I am trying to write a regular expression, in java, that matches words and hyphenated words. So far I have:
Pattern p1 = Pattern.compile("\\w+(?:-\\w+)",Pattern.CASE_INSENSITIVE);
Pattern p2 = Pattern.compile("[a-zA-Z0-9]+",Pattern.CASE_INSENSITIVE);
Pattern p3 = Pattern.compile("(?<=\\s)[\\w]+-$",Pattern.CASE_INSENSITIVE | Pattern.DOTALL);
This is my test case:
Programs Dsfasdf. Programs Programs Dsfasdf.
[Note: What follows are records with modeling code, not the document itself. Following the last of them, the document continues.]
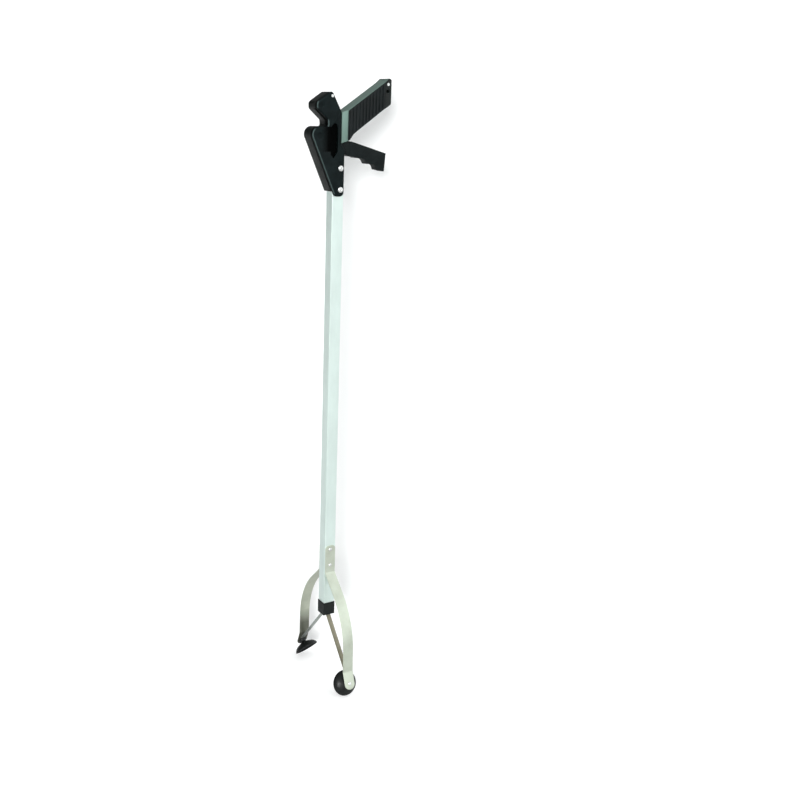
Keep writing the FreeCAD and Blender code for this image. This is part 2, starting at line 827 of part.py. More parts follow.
def front_cover_plate():
    body = new_body("front_cover_plate")
    outline = sketch_on(body, "XZ_Plane", "plate_outline", "plate_back")
    polygon(outline, HOUSING)
    pad(body, outline, "plate_thickness")
    for name, (index, radius) in ROUNDS.items():
        round_corners(body, "plate_" + name, [HOUSING[index]], radius)
    round_corners(body, "plate_foot", [HOUSING[0], HOUSING[10]], "foot_radius")
    soften_face(body, "plate_soft_edge", "plate_edge", "plate_back + plate_thickness")
    scoop = sketch_on(body, "XY_Plane", "scoop_section", "(scoop_top + scoop_bottom) / 2")
    face = "-(plate_back + plate_thickness)"
    polygon(scoop, [
        ("scoop_left", face + " - 0.01"),
        ("window_right - 2", face + " - 0.01"),
        ("window_right - 2", face + " + scoop_depth"),
        ("window_left", face + " + scoop_depth"),
        ("scoop_left", face),
    ])
    pocket(body, scoop, "scoop_top - scoop_bottom", midplane=True)
    window = sketch_on(body, "XZ_Plane", "window_outline", "plate_back + plate_thickness")
    polygon(window, [
        ("window_right", "window_bottom + 8"),
        ("window_right", "window_top - 5"),
        ("window_right - 2", "window_top - 1.5"),
        ("window_right - 5", "window_top"),
        ("window_left + 1.5", "window_top - 3"),
        ("window_left", "window_top - 6"),
        ("window_left", "window_bottom + 5"),
        ("window_left + 4", "window_bottom"),
    ])
    pocket(body, window, "plate_thickness - window_floor")
    dimples = sketch_on(body, "XZ_Plane", "plate_dimples", "plate_back + plate_thickness")
    circle(dimples, "pivot_x", "pivot_height", "dimple_radius")
    circle(dimples, "head_dimple_x", "head_dimple_height", "dimple_radius - 1")
    pocket(body, dimples, "dimple_depth")
    holes = sketch_on(body, "XZ_Plane", "plate_rivet_holes", "plate_back + plate_thickness")
    circle(holes, "housing_rivet_x", "housing_rivet_low", "housing_rivet / 2")
    circle(holes, "housing_rivet_x", "housing_rivet_low + housing_rivet_pitch", "housing_rivet / 2")
    circle(holes, "head_rivet_x", "head_rivet_height", "head_rivet / 2")
    pocket(body, holes, "plate_thickness")
    bore = sketch_on(body, "XZ_Plane", "plate_pivot_bore", "plate_back")
    circle(bore, "pivot_x", "pivot_height", "pivot_pin / 2")
    pocket(body, bore, "plate_thickness / 2", reverse=True)
    return keep(body)


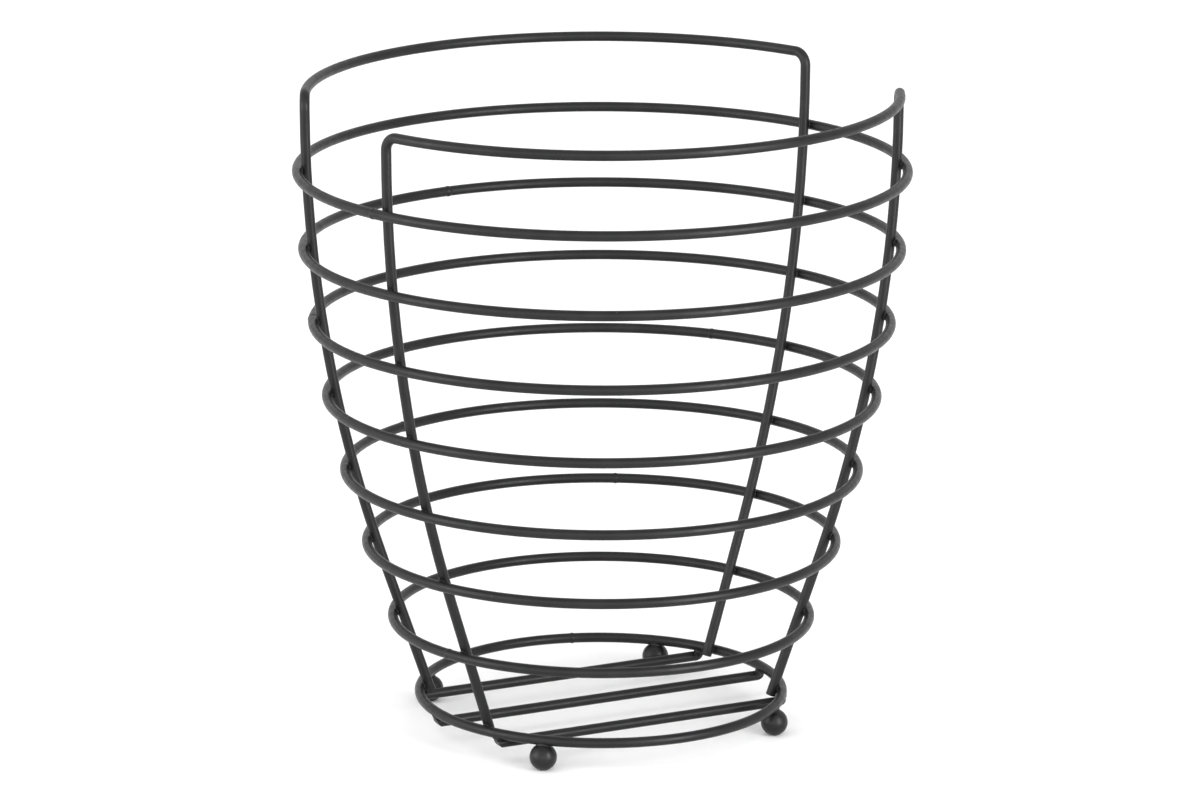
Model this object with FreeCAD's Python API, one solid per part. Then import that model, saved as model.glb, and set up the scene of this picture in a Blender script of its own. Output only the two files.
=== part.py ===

Dsfasdf. as is wow woah! woah. woah? okay. he said, "hi." aasdfa. wsdfalsdjf. go-to go- to asdfasdf.. , : ; " ' ( ) ? ! - / \ @ # $ % & ^ ~ ` * [ ] { } + _ 123
Any help would be awesome
My expected result would be to match all the words ie.
Programs Dsfasdf Programs Programs Dsfasdf Dsfasdf as is wow woah woah woah okay he said hi aasdfa wsdfalsdjf go-to go-to asdfasdf
the part I'm struggling with is matching the words that are split up between lines as one word.
ie.
go- to